Recall that pursuant to Code of Civil Procedure §1179.05(a)(1), the provisions of AB 3088 preempt the local measure when the “extension, expansion, renewal, reenactment, or new adoption of a measure” occurs after August 19th. The city ran afoul of that provision when it adopted the most recent urgency ordinance #20-O–2818. From the minutes of the September 1st council meeting:
The City Council adopted a cap on third-party food delivery fees on June 16, 2020. This cap expired on August 31, 2020. The proposed ordinance would extend the cap on third-party food delivery fees through the end of the local declaration of an emergency. This ordinance would replace the emergency ordinance adopted at the August 4, 2020 City Council meeting and would keep in place all other aspects of the current urgency ordinance.
Had officials looked closely at AB 3088 they could have refrained from adopting the successor urgency ordinance. (The ordinance in effect at the time had no sunset clause. “This Ordinance shall remain in effect until it is superseded by another Ordinance adopted by the City Council.”)
Ironically the successor ordinance adopted by council had one very specific objective: to renew the lapsed cap on restaurant food delivery fees in Beverly Hills. City council at the September 1st meeting unanimously agreed to renew it; indeed that was the only substantive change to the prior ordinance. And it was a slam-dunk as the discussion concluded in just six minutes. As one councilmember observed it was record-short time for COVID–19 measure!
Unfortunately the delivery fees cap renewal tripped the §1179.05(a)(1) preemption provision (“extension, expansion, renewal, reenactment, or new adoption of a measure”) and at that point the provisions of AB 3088 trumped those specified in the local moratorium.
In part that may be understandable. AB 3088 is a complex law that was rushed to the governor’s desk. He signed it on August 31st the day before the council meeting.
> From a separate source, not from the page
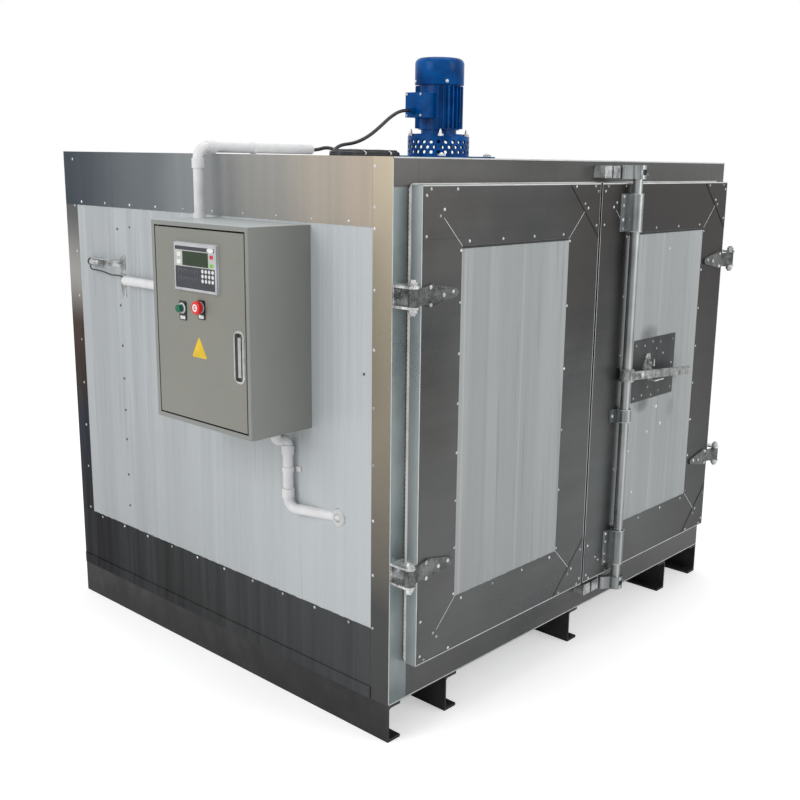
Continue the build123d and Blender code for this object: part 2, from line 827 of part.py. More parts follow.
lead_x = panel_x - socket_d / 2 - 1
lead_z = bottom + probe_conduit_z + conduit_d / 2 - conduit_wall - lead_d / 2 - 0.3
cap_z = bottom + arm_z - bracket_t - probe_d / 2 - probe_cap_d / 2
lead_points = [(lead_x, front + 1502, cap_z), (lead_x, front + 1501, cap_z - 9),
               (lead_x, front + 1493, cap_z - 14), (lead_x, front + 1480, cap_z - 15),
               (lead_x, front + 1455, cap_z - 14), (lead_x, front + 1410, cap_z - 17),
               (lead_x, front + 1365, cap_z - 25), (lead_x, front + 1320, lead_z + 5),
               (lead_x, front + 1284, lead_z), (lead_x, front + 1262, lead_z + 0.2)]


def probe_lead():
    return cord(lead_points, lead_d)


left_x = (door_x0, meet - door_seam / 2)
right_x = (meet + door_seam / 2, door_x1)
plug_left = (open_x0 + plug_gap_side, meet - plug_gap_mid / 2)
plug_right = (meet + plug_gap_mid / 2, open_x1 - plug_gap_side)

feet = [(left, 1), (left + foot_in, 1), (-foot_web_t, 1), (right - foot_in, -1), (right, -1)]
nodes = {f"foot_channel_{i + 1}": foot_channel(x, side) for i, (x, side) in enumerate(feet)}
nodes |= {
    "floor_panel": floor_panel(),
    "roof_panel": roof_panel(),
    "left_wall": side_panel(),
    "right_wall": mirrored(side_panel()),
    "back_wall": back_panel(),
    "front_frame": front_frame(),
    "corner_posts": corner_posts(),
    "top_band": top_band(),
    "bottom_band": bottom_band(),
    "door_seal": door_seal(),
    "hinge_brackets": hinge_brackets(),
    "left_door_straps": left_straps(),
    "right_door_straps": mirrored(left_straps()),
    "left_door_sheet": door_sheet(*left_x),
    "right_door_sheet": door_sheet(*right_x),
    "left_door_core": door_core(*left_x, *plug_left),
    "right_door_core": door_core(*right_x, *plug_right),
    "rod_bearings": rod_bearings(),
    "lock_rod": lock_rod(),
    "lock_handle": lock_handle(),
    "lock_back_plate": lock_back_plate(),
    "handle_catch": handle_catch(),
    "keepers": keepers(),
    "control_box": control_box(),
    "control_box_door": control_box_door(),
    "pull_handle": pull_handle(),
    "display_panel": display_panel(),
    "stop_button": stop_button(),
    "stop_legend": stop_legend(),
    "selector_knob": selector_knob(),
    "upper_conduit": upper_conduit(),
    "lower_conduit": lower_conduit(),
    "probe_conduit": probe_conduit(),
    "probe_bracket": probe_bracket(),
    "probe": probe(),
    "motor_stand": motor_stand(),
    "motor": motor(),
    "fan_cowl": fan_cowl(),
    "motor_cable": motor_cable(),
    "cable_coil": cable_coil(),
    "probe_lead": probe_lead(),
}

os.makedirs("parts", exist_ok=True)
for name, shape in nodes.items():
    export_step(shape, f"parts/{name}.step")
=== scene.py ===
# %% [markdown]
# # A powder coating oven in Blender
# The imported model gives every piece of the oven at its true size, in metres, on bodies that
# swing and turn. This lesson dresses it: sheet metal, ribbed panels, rivets, controls, the
# motor and its cable. A CAD piece whose shape is right stays and only gets a finish; the rest
# is built here and rides on the same body.

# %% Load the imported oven
import bpy
import bmesh
from math import cos, hypot, pi, radians, sin
from mathutils import Matrix, Vector


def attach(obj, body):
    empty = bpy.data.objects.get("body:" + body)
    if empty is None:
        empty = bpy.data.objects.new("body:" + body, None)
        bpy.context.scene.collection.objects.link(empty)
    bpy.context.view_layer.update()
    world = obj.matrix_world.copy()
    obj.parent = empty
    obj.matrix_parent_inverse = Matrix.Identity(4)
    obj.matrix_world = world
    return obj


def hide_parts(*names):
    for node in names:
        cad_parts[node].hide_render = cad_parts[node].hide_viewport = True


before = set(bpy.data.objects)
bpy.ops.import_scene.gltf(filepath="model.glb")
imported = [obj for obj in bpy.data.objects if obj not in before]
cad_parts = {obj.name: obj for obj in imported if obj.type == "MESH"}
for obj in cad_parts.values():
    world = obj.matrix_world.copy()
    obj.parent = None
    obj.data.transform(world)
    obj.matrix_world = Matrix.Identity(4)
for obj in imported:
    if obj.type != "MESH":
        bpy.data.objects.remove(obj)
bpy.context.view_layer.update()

# %% [markdown]
# ## Camera
# The photograph was taken from the left front corner at standing height. The camera's place
# was worked out from eight corners of the cabinet, so every edge falls where it does in the
# picture. A small shift stands in for the crop of the photograph.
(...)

Had city officials tracked the legislature’s discussion closely, or perhaps reviewed the text of bill prior to the meeting, then city council could have chosen to renew the delivery-fee cap in a separate ordinance (or perhaps renewed it via emergency order). AB 3088 was not even mentioned during the discussion.
So our city, presumably like many others, unwittingly played right into the legislature’s hands. We sent the rent stabilization office a query last Thursday (October 1) about the preemption issue and we’re still waiting to hear the city’s definitive view on the matter. In the meantime this current AB 3088 guidance remains posted.